With the temperature sticking in the high 90’s until at least the middle of next week, we decided to opt for an RV park in Phoenix instead of dry camping at the Lone Butte Casino. There is just no way we can leave the dogs for any amount of time to visit non-dog-friendly places without having the power for air conditioning.
I looked through the web site listings at Passport America and found some nice places that offered lots of amenities we probably wouldn’t use, but because we’d get them at 50% off they were very economical. One problem: We are too young!

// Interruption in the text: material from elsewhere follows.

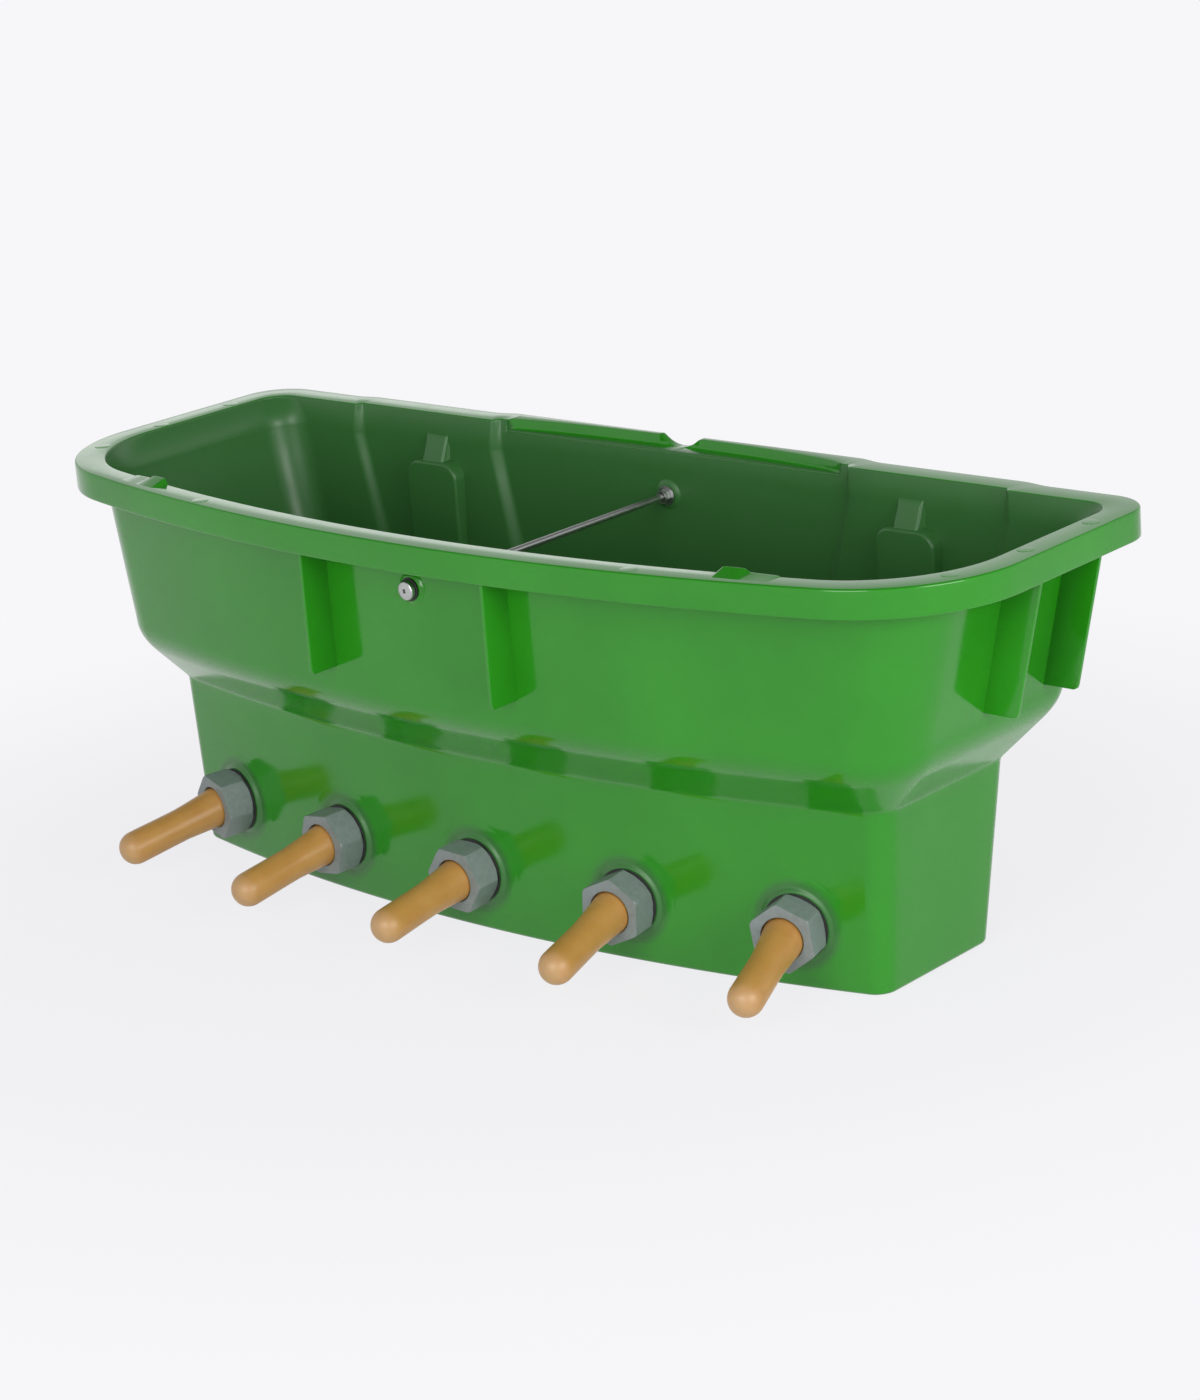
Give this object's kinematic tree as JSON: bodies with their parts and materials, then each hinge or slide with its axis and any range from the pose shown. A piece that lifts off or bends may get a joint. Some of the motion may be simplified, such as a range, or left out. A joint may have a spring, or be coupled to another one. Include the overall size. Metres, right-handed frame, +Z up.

All the parks here are 55+ communities. Here I had been wondering if I was supposed to feel old since my recent birthday put me into a new decade and Mesa was pushing back at me, saying “Go away young’un!” I couldn’t help but be happy and thankful to them. To think there are actually places that will card us and turn us away because we’re just kids, is the most wonderful feeling. Thanks Mesa!
I called the one smaller park that didn’t have a 55+ rule, but they were full up until the end of the month. She gave me the name of some of the other places in the area, but they were the ones I’d seen already. I told her our dilemma of being just babes, and she asked about our rv year and type and told me we should just call up the parks and not say anything about our ages.
I should have taken her advice but I didn’t. Like I’ve mentioned in other blog posts, I’m not particularly good at hiding the truth.
The first place I phoned had some spots available for us, and was all ready to book us in, and then I told her we weren’t 55. She stopped and did a few “Hmmmm”s and then asked more about our RV type and year and I could feel us being judged and I felt like I was holding my breath, waiting to hear if we passed or failed. “Please let us be old enough, please let us be old enough.” Finally, she made the decision and I let my breath out. If we got there before 5pm, and came to see her, she’d let us in, *wink, wink*. I felt like a 16 year old setting up an assignation to be let in the back door of a bar.
On the way there, I found myself questioning my clothes style. Should I have worn capris instead of shorts? Sandals instead of flipflops? Maybe a cardigan? If I even had a cardigan, which I don’t. I wondered if maybe I should have let Harold go in and register since he has grey hair. Would they turn us away or look down on us because we were just youngsters?
We got in alright and everyone seems very friendly. Nobody is glaring at us. They wave and smile at us as we walk or drive by, as if they can’t even tell we don’t fit in here.
I’ve warned Harold not to go doing cannonballs in the pool, or pop wheelies on his bike, and I’m not gonna be wearing my string bikinis and rollerblades while I do laundry or play shuffleboard. We’ll figure this thing out and just maybe we’ll manage to last the week here without being turfed out by the bouncers.
Overnight spot: Palm Gardens RV Resort, Mesa, ZA
Price: $40.00/night ($19/night with Passport America) Full hookups
Includes: A back-in space, garbage, water, sewer, power, pretty bad Wifi
Garbage: individual garbage cans for every site.
Cell & Wifi: Verizon – 4 bars of 4G LTE.
Antenna tv reception: Great!
Loved the post!
Kevin and I laughed & laughed.
Thanks for sharing 🙂
hehe Glad you enjoyed it. It's been a funny experience!
Look to the Maricopa County parks while in Mesa – especially Usery Mountain. One the prettiest campgrounds in the country and open to all ages.
Do you even know what a cardigan is? 🙂
Boyink, do they have hookups? The only reason we went to an RV park is because we need power to run the a/c so we can have a bit of freedom from the dogs when we go to city places. The temps have been up to 100 and that would kill the dogs if left cooped up in the trailer.